Günümüzde Miladi takvime göre 31 Aralık gününü 1 Ocak'a bağlayan geceye denk gelen yılbaşı geleneklerinin kökeni aslında milattan çok daha öncesine dayanıyor. Kutlamalar da bir geceyle sınırlı değil.
MÖ 2000'li yıllarda Mezapotamya'da ilkbahar ekinosundan sonra görülen ilk Yeni Ay, yeni yılın başlangıcı olarak kabul ediliyordu. Günümüzde de Nevruz Bayramı olarak devam eden bu kutlamalar, bazı kaynaklara göre 4 bin yıl kadar önce Babil'de 11 gün sürüyordu. Tanrı Marduk'un Tiamat'ı mağlup edişinden kralların tahta çıkışına veya tekrar görevlendirilmesine kadar bir çok önemli gün de yılbaşına denk gelirdi.
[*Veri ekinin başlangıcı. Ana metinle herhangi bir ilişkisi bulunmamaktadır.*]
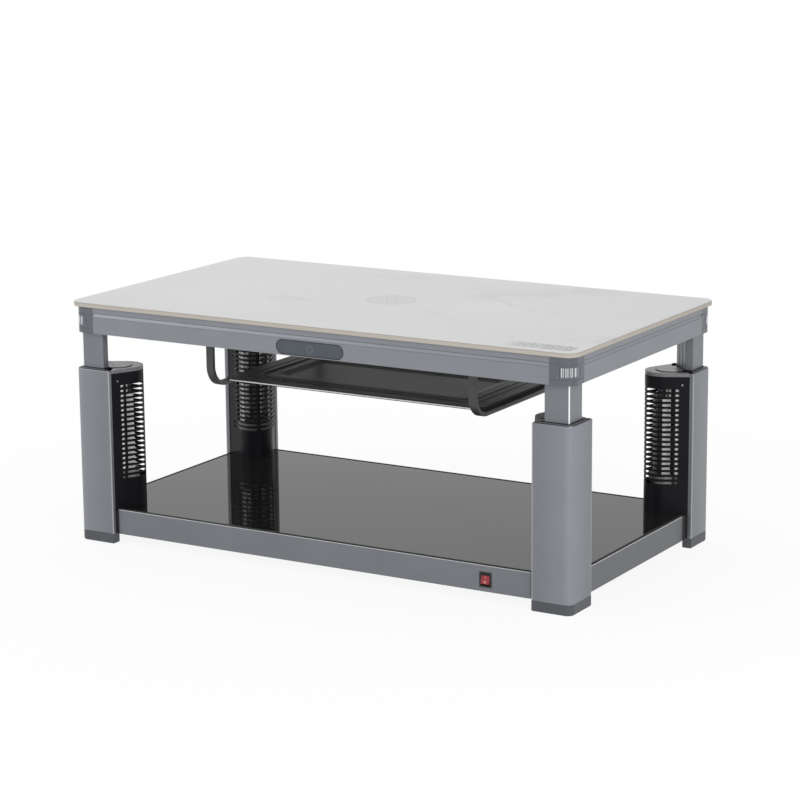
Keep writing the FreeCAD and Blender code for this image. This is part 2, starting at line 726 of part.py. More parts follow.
def pan_rib(centre, half_y, top):
    """One hat rib across the pan."""
    half = PAN_RIB_WIDTH / 2
    low = top - PAN_RIB_HEIGHT
    outer = box((centre - half, -half_y, low), (centre + half, half_y, top))
    hollow = box((centre - half + PAN_SHEET, -half_y, low + PAN_SHEET), (centre + half - PAN_SHEET, half_y, top))
    return outer.cut(hollow)


def rail_middle():
    """Height of the middle of the rail's front face below its lip."""
    return (RAIL_LOW + GLASS_LOW) / 2


def rail_face():
    """Y of the front rail's outer face."""
    return RAIL_INSET - CORNER_Y


def switch_opening():
    """Window in the front wall of the front rail."""
    half_x = SWITCH_BODY_WIDTH / 2 + SEAT_GAP
    half_z = SWITCH_BODY_HEIGHT / 2 + SEAT_GAP
    middle = rail_middle()
    front = rail_face()
    return box((SWITCH_X - half_x, front - OVERRUN, middle - half_z),
               (SWITCH_X + half_x, front + RAIL_WALL, middle + half_z))


def switch_housing():
    """Flanged housing that clips into the rail and holds the rocker's pins."""
    front = rail_face()
    middle = rail_middle()
    half_x = SWITCH_WIDTH / 2
    half_z = SWITCH_HEIGHT / 2
    flange = box((SWITCH_X - half_x, front - SWITCH_FLANGE, middle - half_z),
                 (SWITCH_X + half_x, front, middle + half_z))
    half_x = SWITCH_BODY_WIDTH / 2
    half_z = SWITCH_BODY_HEIGHT / 2
    body = box((SWITCH_X - half_x, front, middle - half_z),
               (SWITCH_X + half_x, front + SWITCH_BODY_DEPTH, middle + half_z))
    half_x = SWITCH_CAVITY_WIDTH / 2
    half_z = ROCKER_RADIUS + SLIDE_GAP
    cavity = box((SWITCH_X - half_x, front - OVERRUN, middle - half_z),
                 (SWITCH_X + half_x, front + SWITCH_CAVITY_DEPTH, middle + half_z))
    pins = rocker_pins(ROCKER_PIN_RADIUS + BEARING_GAP, ROCKER_PIN_LENGTH + SEAT_GAP)
    return flange.fuse(body).removeSplitter().cut([cavity, pins])


def rocker_pins(radius, length):
    """Pivot pin through the rocker, standing out by length on each side."""
    half = SWITCH_CAVITY_WIDTH / 2 + length - SLIDE_GAP
    start = vec(SWITCH_X - half, rail_face() + ROCKER_PIVOT_DEPTH, rail_middle())
    return Part.makeCylinder(radius, 2 * half, start, vec(1, 0, 0))


def switch_rocker():
    """Rocker with a dished face, its upper half pressed in."""
    half = SWITCH_CAVITY_WIDTH / 2 - SLIDE_GAP
    pivot_y = rail_face() + ROCKER_PIVOT_DEPTH
    middle = rail_middle()
    stand = ROCKER_PIVOT_DEPTH + ROCKER_CREST
    crest = pivot_y - stand
    turn = math.radians(ROCKER_TILT_DEG)
    run = math.sqrt(ROCKER_RADIUS ** 2 - (stand * math.cos(turn)) ** 2) - stand * math.sin(turn)
    front = crest - run * math.sin(turn)
    reach = run * math.cos(turn)
    back = pivot_y + ROCKER_BACK
    shoulder = ROCKER_RADIUS * ROCKER_BACK_SHARE
    outline = [(crest, 0), (front, reach), (pivot_y, ROCKER_RADIUS), (back, shoulder),
               (back, -shoulder), (pivot_y, -ROCKER_RADIUS), (front, -reach)]
    ring = [vec(SWITCH_X - half, y, middle + z) for y, z in outline]
    rocker = tube(ring, [], vec(2 * half, 0, 0))
    rocker = rocker.fuse(rocker_pins(ROCKER_PIN_RADIUS, ROCKER_PIN_LENGTH))
    rocker.rotate(vec(SWITCH_X, pivot_y, middle), vec(1, 0, 0), -ROCKER_TILT_DEG)
    return rocker


def inlet_box(width, height, near, far):
    """Block centred on the inlet, between two depths ahead of the rear rail's outer face."""
    back = CORNER_Y - RAIL_INSET
    middle = rail_middle()
    return box((INLET_X - width / 2, back - far, middle - height / 2),
               (INLET_X + width / 2, back - near, middle + height / 2))


def inlet_opening():
    """Window in the outer wall of the rear rail."""
    return inlet_box(INLET_BODY_WIDTH + 2 * SEAT_GAP, INLET_BODY_HEIGHT + 2 * SEAT_GAP, -OVERRUN, RAIL_WALL)


def power_inlet():
    """Flanged inlet with three blades in a cavity that has two cut corners."""
    flange = inlet_box(INLET_WIDTH, INLET_HEIGHT, -INLET_FLANGE, 0)
    body = inlet_box(INLET_BODY_WIDTH, INLET_BODY_HEIGHT, 0, INLET_BODY_DEPTH)
    floor = INLET_BODY_DEPTH - INLET_FLOOR
    half_x = INLET_BODY_WIDTH / 2 - INLET_WALL
    half_z = INLET_BODY_HEIGHT / 2 - INLET_WALL
    start = CORNER_Y - RAIL_INSET - floor
    middle = rail_middle()
    corners = [(-half_x, -half_z), (half_x, -half_z), (half_x, half_z - INLET_KEY),
               (half_x - INLET_KEY, half_z), (INLET_KEY - half_x, half_z), (-half_x, half_z - INLET_KEY)]
    ring = [vec(INLET_X + x, start, middle + z) for x, z in corners]
    cavity = tube(ring, [], vec(0, floor + INLET_FLANGE, 0))
    shell = flange.fuse(body).cut(cavity)
    blades = []
    for x, z in ((-BLADE_PITCH, -BLADE_RAISE), (0, BLADE_RAISE), (BLADE_PITCH, -BLADE_RAISE)):
        blade = inlet_box(BLADE_WIDTH, BLADE_HEIGHT, BLADE_SHORT, floor)
        blade.translate(vec(x, 0, z))
        blades.append(blade)
    return shell.multiFuse(blades)


def control_box():
    """Closed electronics box, fixed to the rear frame tube under the stone."""
    back = CORNER_Y - COLUMN_NEAR
    half = CONTROL_LENGTH / 2
    top = STONE_LOW - CONTROL_EDGE
    body = box((-half, back - CONTROL_DEPTH, top - CONTROL_HEIGHT), (half, back, top))
    sides = [e for e in body.Edges if abs(e.CenterOfMass.y - back) > BEARING_GAP]
    return body.makeChamfer(CONTROL_EDGE / 2, sides)


def hanger_bar():
    """Left bar, bent into a wide U between two points of a cross tube."""
    x = -HANGER_X - HANGER_WIDTH / 2
    outer = HANGER_BEND
    inner = HANGER_BEND - HANGER_THICK
    turn_y = HANGER_REACH - HANGER_BEND
    turn_z = HANGER_LOW + HANGER_BEND
    slant = 1 / math.sqrt(2)
    edges = []
    for radius in (outer, inner):
        side = turn_y + radius
        low = turn_z - radius
        for sign in (-1, 1):
            top = vec(x, sign * side, FRAME_LOW)
            bend = vec(x, sign * side, turn_z)
            mid = vec(x, sign * (turn_y + radius * slant), turn_z - radius * slant)
            end = vec(x, sign * turn_y, low)
            edges += [Part.makeLine(top, bend), Part.Arc(bend, mid, end).toShape()]
        edges.append(Part.makeLine(vec(x, -turn_y, low), vec(x, turn_y, low)))
    for sign in (-1, 1):
        edges.append(Part.makeLine(vec(x, sign * (turn_y + outer), FRAME_LOW),
                                   vec(x, sign * (turn_y + inner), FRAME_LOW)))
    outline = Part.Wire(Part.__sortEdges__(edges))
    bar = Part.Face(outline).extrude(vec(HANGER_WIDTH, 0, 0))
    return bar.multiFuse(hanger_ears()).removeSplitter()


def hanger_ears():
    """Flat ears at the ends of the bar, which lie against the cross tube."""
    ears = []
    inner = HANGER_REACH - HANGER_THICK
    half = HANGER_WIDTH / 2
    for sign in (-1, 1):
        near, far = sorted((sign * inner, sign * (inner - EAR_LENGTH)))
        ears.append(box((-HANGER_X - half, near, FRAME_LOW - EAR_THICK), (-HANGER_X + half, far, FRAME_LOW)))
    return ears


def tray_layer(inset, corner, low, high):
    """Rounded block of the tray's outline, set in from its edge."""
    seat = HANGER_LOW + HANGER_THICK
    return rounded_plate(TRAY_LENGTH / 2 - inset, TRAY_DEPTH / 2 - inset, corner, seat + low, seat + high)


def tray():
    """Pressed sheet tray with a stepped border, on the flat of the two bars."""
    lip = TRAY_LIP
    sheet = TRAY_SHEET
    step_top = lip - TRAY_STEP
    upper = tray_layer(0, TRAY_CORNER, 0, lip)
    upper = upper.cut(tray_layer(TRAY_STEP_INSET, TRAY_WELL_CORNER + TRAY_CORNER, step_top, lip))
    upper = upper.cut(tray_layer(TRAY_WELL_INSET, TRAY_WELL_CORNER, sheet, lip))
    under = tray_layer(sheet, TRAY_CORNER - sheet, 0, step_top - sheet)
    well = tray_layer(TRAY_WELL_INSET - sheet, TRAY_WELL_CORNER + sheet, 0, lip)
    return upper.cut(under.cut(well))


def pieces_at_legs():
    """Pieces that have a node of their own at each leg."""
    nodes = {}
    for name, maker in (("leg_casing", leg_casing), ("column", column)):
        shape = maker()
        for leg, sides in LEGS.items():
            nodes[name + "_" + leg] = at_leg(shape, *sides)
    return nodes


def groups_at_legs():
    """Pieces whose four copies share one node."""
    return {"feet": at_all_legs(foot()),
            "leg_collars": at_all_legs(leg_collar()),
            "heater_caps": at_all_legs(heater_cap()),
            "heater_guards": at_all_legs(heater_guard()),
            "terminal_boxes": at_all_legs(terminal_box()),
            "heater_sockets": at_all_legs(Part.makeCompound(heater_sockets())),
            "heating_tubes": at_all_legs(heating_tube()),
            "heat_reflectors": at_all_legs(heat_reflector()),
            "lift_drives": at_all_legs(lift_drive()),
            "lift_rods": at_all_legs(lift_rod()),
            "column_shoes": at_all_legs(Part.makeCompound(column_shoes())),
            "corner_brackets": at_all_legs(corner_bracket())}


def single_pieces():
    """Pieces that occur once, or once on each side."""
    left_bar = hanger_bar()
    nodes = {"stone_top": stone_top(), "apron_front": front_apron(), "apron_rear": rear_apron(),
             "control_panel": control_panel(), "top_frame": top_frame(), "control_box": control_box(),
             "rail_connectors": rail_connectors(), "shelf_glass": shelf_glass(), "base_pan": base_pan(),
             "switch_housing": switch_housing(), "switch_rocker": switch_rocker(),
             "power_inlet": power_inlet(), "tray": tray(), "hanger_left": left_bar,
             "hanger_right": left_bar.mirror(ORIGIN, vec(1, 0, 0))}
    nodes.update(side_aprons())
    nodes.update(base_rails())
    return nodes


def main():
    os.makedirs("parts", exist_ok=True)
    nodes = {}
    nodes.update(pieces_at_legs())
    nodes.update(groups_at_legs())
    nodes.update(single_pieces())
    for name, shape in sorted(nodes.items()):
        if not shape.isValid():
            print("not valid:", name)
        shape.exportStep(os.path.join("parts", name + ".step"))
    print(len(nodes), "nodes written")


main()
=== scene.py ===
import json
import math

import bmesh
import bpy
from bpy.props import FloatProperty, FloatVectorProperty, IntProperty, PointerProperty
from mathutils import Matrix, Vector


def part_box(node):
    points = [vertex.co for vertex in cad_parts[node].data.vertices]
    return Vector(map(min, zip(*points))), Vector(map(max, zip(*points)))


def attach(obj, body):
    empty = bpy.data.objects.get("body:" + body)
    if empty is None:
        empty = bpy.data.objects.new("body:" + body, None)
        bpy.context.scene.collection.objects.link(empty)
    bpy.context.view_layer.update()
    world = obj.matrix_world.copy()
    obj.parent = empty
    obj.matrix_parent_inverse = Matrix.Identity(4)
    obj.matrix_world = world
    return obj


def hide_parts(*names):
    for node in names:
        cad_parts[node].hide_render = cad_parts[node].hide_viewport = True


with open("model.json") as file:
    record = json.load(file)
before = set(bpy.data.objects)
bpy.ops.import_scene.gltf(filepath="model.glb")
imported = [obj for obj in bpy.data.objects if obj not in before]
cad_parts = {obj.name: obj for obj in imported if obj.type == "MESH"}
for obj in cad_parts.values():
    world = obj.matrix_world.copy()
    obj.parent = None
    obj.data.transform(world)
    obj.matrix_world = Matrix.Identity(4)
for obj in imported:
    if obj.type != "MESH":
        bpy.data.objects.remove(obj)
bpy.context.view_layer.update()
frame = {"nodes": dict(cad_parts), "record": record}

bl_info = {
    "name": "Heated lifting table",
    "version": (1, 0, 0),
    "blender": (4, 5, 0),
    "location": "3D View > Sidebar > Heated table",
    "description": "Dresses the packed heated table: stone top, profiles, heater guards, tray and switch",
    "category": "Object",
}

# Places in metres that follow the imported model
STONE_LOW, STONE_HIGH = (corner.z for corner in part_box("stone_top"))
LEG_X, LEG_Y, CASING_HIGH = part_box("leg_casing_rear_right")[1]
APRON_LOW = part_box("apron_front")[0].z
GUARD_LOW, GUARD_HIGH = (corner.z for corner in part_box("heater_guards"))
RAIL_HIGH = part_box("base_rail_front")[1].z
COLLAR_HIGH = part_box("leg_collars")[1].z

# Reaches in metres within which two places count as one
NEAR = 1e-4
MERGE_REACH = 1e-5
TINY = 1e-6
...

Ocak ayının yılın başı olarak belirlenmesi
Roma İmparatoru Jül Sezar'ın MÖ 46 yılında Güneş'i referans alan Jülyen takvimini benimsemesiyle yeni yılın başlangıç tarihi de değişti. Bir yüzü geçmişe diğer yüzü geleceğe bakan, değişimi ve başlangıçları temsil eden Roma tanrısı Janus'un onuruna onunla aynı adı taşıyan ocak ayının ilk günü yılbaşı kabul edildi.
Romalıların bir sonraki 12 ayı umutla karşılaması eşe dosta hediyeler dağıtıp iyi dileklerde bulunması yılbaşı kutlamalarının bir parçasıydı.
Yılbaşının Noel ile karıştırılması
Roma İmparatorluğu'nun dağılmasının ve Hristiyanlığın Avrupa'da yayılmasının ardından Noel ve Paskalya gibi dini bayramlar, yeni bir yıla başlangıç olarak kabul gördü ve 25 Aralık'taki Noel veya mart ayının sonlarındaki Paskalya uzun bir dönem bazı Avrupa ülkelerinde yılbaşı olarak sayıldı.
1582 yılına gelindiğinde Papa XIII. Gregorius, 4 yılda bir artık yılın da eklendiği, hata payı en az olan Miladi takvimi düzenledi. Bugün dünyada en yaygın olarak kullanılan bu takvimin benimsenmeye başlanmasıyla yeni yıl tekrar 1 Ocak'ta kutlanır oldu.
Noel Bayramı ile yılbaşı arasında geçmişte doğrudan bağlantı olsa da yeni yıl kutlamaları Noel'in (İsa peygamberin doğum günü olarak kabul edilen günün) çok daha öncesinden geliyor.